The two remaining women on the show — Tara and Neill — might have had potential to draw us in on a different show, one not so clearly desperate to create “fun” activities for the cast (“You’re going to go for a group walk! You’re going to eat at an outdoor cafe! You’re going to make chocolates in a chocolate store!” What is this, “Blind Date”?) to distract us from the lack of compelling plot and drama. Neill is a single mom who has moved back into her parents’ home in Dallas after trying to find fame as a musician and actress in New York and Los Angeles. The struggles of a young woman whose dreams have crash landed her back at Mommy and Daddy’s house with a kid in tow seem interesting, but mostly Neill is simply blonde catnip for Matt, who needs someone viable to make Courtney really, really jealous.

And then there’s Tara. I want to like Tara. When I met her at TCAs, she was less interested in plugging the show than in talking about her work rescuing dogs (a mission close to my heart). She claims she wants to get married and yet has broken off four engagements, but I’m guessing that maybe those guys didn’t like the fact their fiance kept breaking into people’s houses to steal their neglected dogs. Whatever is going on with her, it will require deeper digging than anything we’re going to see on “MED.” 

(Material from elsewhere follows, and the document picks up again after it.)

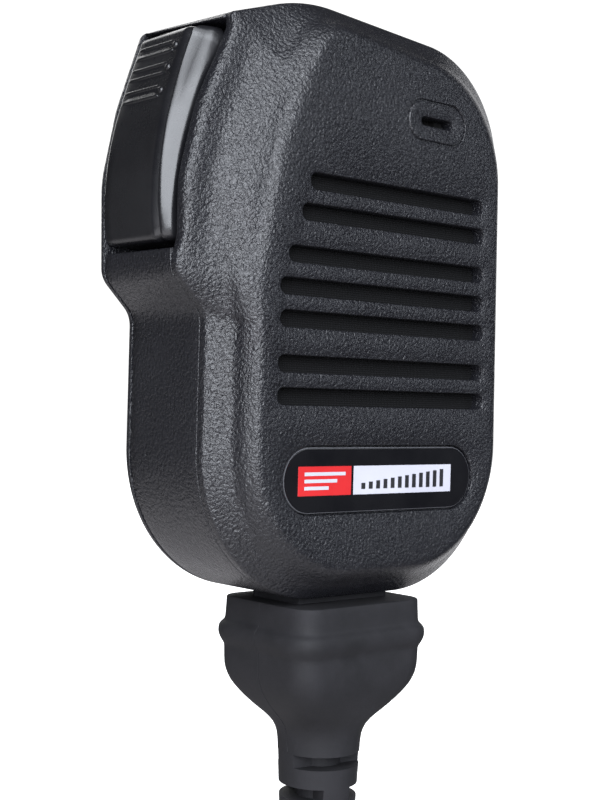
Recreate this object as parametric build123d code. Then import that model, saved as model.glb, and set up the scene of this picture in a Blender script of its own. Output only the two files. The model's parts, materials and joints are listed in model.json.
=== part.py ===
from build123d import *
import math
import os

os.makedirs("parts", exist_ok=True)

# ---------------------------------------------------------------- dimensions (mm)
# Working frame: X to the right seen from the front, Y from the front face to the
# back, Z up. Every piece is moved at the end so that the clip's swivel axis on the
# rear face is the origin.
DEPTH = 24.8          # body, front face to rear face
SWIVEL_Z = 8.0        # height of the clip's swivel axis in the working frame
Y_RIM = 6.0           # where the front chamfer ends
Y_SEAM = 7.2          # front case / centre frame
Y_REAR = 23.2         # centre frame / back cover
WALL = 2.2            # front case wall
BAND_WALL = 2.0       # centre frame wall
BACK_PLATE = 2.4      # back cover plate

# corners of the outlines (x, z, corner radius); same count and order in all three
FACE = [(-24.3, -36.6, 18.0), (-24.5, -2.0, 10.0), (-24.7, 3.5, 10.0), (-22.8, 14.5, 30.0),
        (-20.9, 23.4, 25.0), (-17.3, 32.3, 12.0), (-13.3, 41.1, 6.5), (23.4, 37.1, 17.0),
        (24.4, -36.6, 18.0)]
RIM = [(-29.4, -41.0, 21.5), (-29.4, -0.5, 3.6), (-34.5, 4.6, 3.6), (-34.9, 17.5, 18.0),
       (-32.2, 28.6, 20.0), (-26.3, 41.0, 1.8), (-13.1, 45.4, 28.0), (29.4, 42.6, 17.5),
       (29.4, -41.0, 21.5)]
REAR = [(-29.4, -41.0, 21.5), (-29.4, -0.5, 3.6), (-34.5, 4.6, 3.6), (-34.9, 18.5, 18.0),
        (-32.6, 28.9, 20.0), (-28.2, 41.1, 1.8), (-13.4, 45.6, 28.0), (29.4, 42.8, 17.5),
        (29.4, -41.0, 21.5)]

SLOT_H = 2.4
SLOTS = [(-16.1, 19.9, 18.5), (-17.5, 20.3, 14.1), (-19.7, 20.2, 8.1), (-21.1, 20.3, 3.6),
         (-21.0, 20.7, -0.9), (-21.2, 20.7, -7.1), (-21.2, 21.0, -11.6)]
BADGE = (-0.4, -23.3, 38.7, 9.8)     # centre x, z, width, height of the recess
BADGE_DEEP = 1.0
MIC = (9.0, 30.2)
MIC_RING = (12.6, 6.4)
MIC_SLIT = (6.6, 1.3)

SPK = (0.0, 3.5)                      # speaker axis
SPK_R = 20.0

# push-to-talk paddle
PTT_Y0, PTT_Y1 = 8.4, 22.9
PTT_PIN = (-31.4, 11.6)
PTT_PIN_R = 0.8
PTT_RUN = 0.05
PTT_FRONT = [(-34.0, 9.0), (-34.0, 14.0), (-33.1, 21.0), (-31.7, 26.7), (-30.0, 31.7),
             (-27.8, 36.3), (-26.6, 38.4), (-25.9, 39.7)]
PTT_OUT = [(-34.5, 9.0), (-35.1, 14.0), (-34.9, 20.0), (-33.9, 25.5), (-32.6, 30.0),
           (-31.1, 34.5), (-29.7, 38.3), (-29.0, 39.7)]
PTT_IN = [(-25.2, 39.7), (-29.3, 22.0), (-29.3, 9.0)]
NOTCH = [(-45.0, 7.9), (-28.4, 7.9), (-28.4, 16.0), (-22.8, 40.2), (-45.0, 40.2)]
NOTCH_WALL = [(-45.0, 6.1), (-26.6, 6.1), (-26.6, 15.8), (-20.6, 42.0), (-45.0, 42.0)]
PLUNGER = (14.2, 22.0)                # y, z of the switch plunger's axis
PLUNGER_R = 1.3

# cable boot
CABLE_Y = 13.0
CABLE_R = 2.6
BOOT_A, BOOT_B, BOOT_R = 12.6, 10.4, 3.5
HEAD_TOP = -42.1
RELIEF_SLOT_Z0 = -66.4
RELIEF_PITCH = 4.9
RELIEF_SLOT_H = 2.0
RELIEF_TURN = -11.0
RELIEF_END = -88.0

# clip
CLIP_PIN_Y = 6.4                      # behind the rear face
CLIP_PIN_Z = 8.5                      # above the swivel axis
CLIP_PIN_R = 1.1
CLIP_RUN = 0.06

BOSSES = [(21.3, -19.5), (-21.3, -19.5), (19.6, 30.5), (-15.6, 34.6)]
BOARD_BOSSES = [(-13.5, -26.5), (13.5, -26.5), (-4.0, 33.5)]
RETAINER_BOSSES = [(-23.2, -1.5), (23.4, -1.5)]
CLAMP_POSTS = [(-7.2, -33.6), (7.2, -33.6)]


# ---------------------------------------------------------------- helpers
def plane_at(y):
    return Plane(origin=(0, y, 0), x_dir=(1, 0, 0), z_dir=(0, -1, 0))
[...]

It was in watching Tara do her good deeds that I was most struck by the biggest problem of this show. Tara, determined to rescue a dog that’s stuck in a dirty, cluttered backyard in a poor part of town, nimbly hops the fence, lures the pup from its hiding place and walks it to her car as Drew gleefully tries to get her to say “Operation Beaver Snatch” for some reason. Tara does, fortunately, leave a card for the owner so they don’t think their dog has simply been stolen — but really, the dog really has simply been stolen. And while I understand her impulse and sympathize, there’s something more than a little off-putting about a wealthy woman making a judgment call and snatching an animal that is, if not treasured, at least being fed and does not seem to be abused. It’s not the way Tara would care for a dog, and thus, it’s unacceptable — and so she has the right to do what even Animal Control likely could not. Laws, shmaws. The sense of entitlement and privilege we see here (never undercut by the campy social striving of “Real Housewives,” for example) is an undercurrent being emitted from the whole cast throughout the show, like a low squeal that annoys you before you understand where it’s coming from. But in this case, it’s easy to shut it off.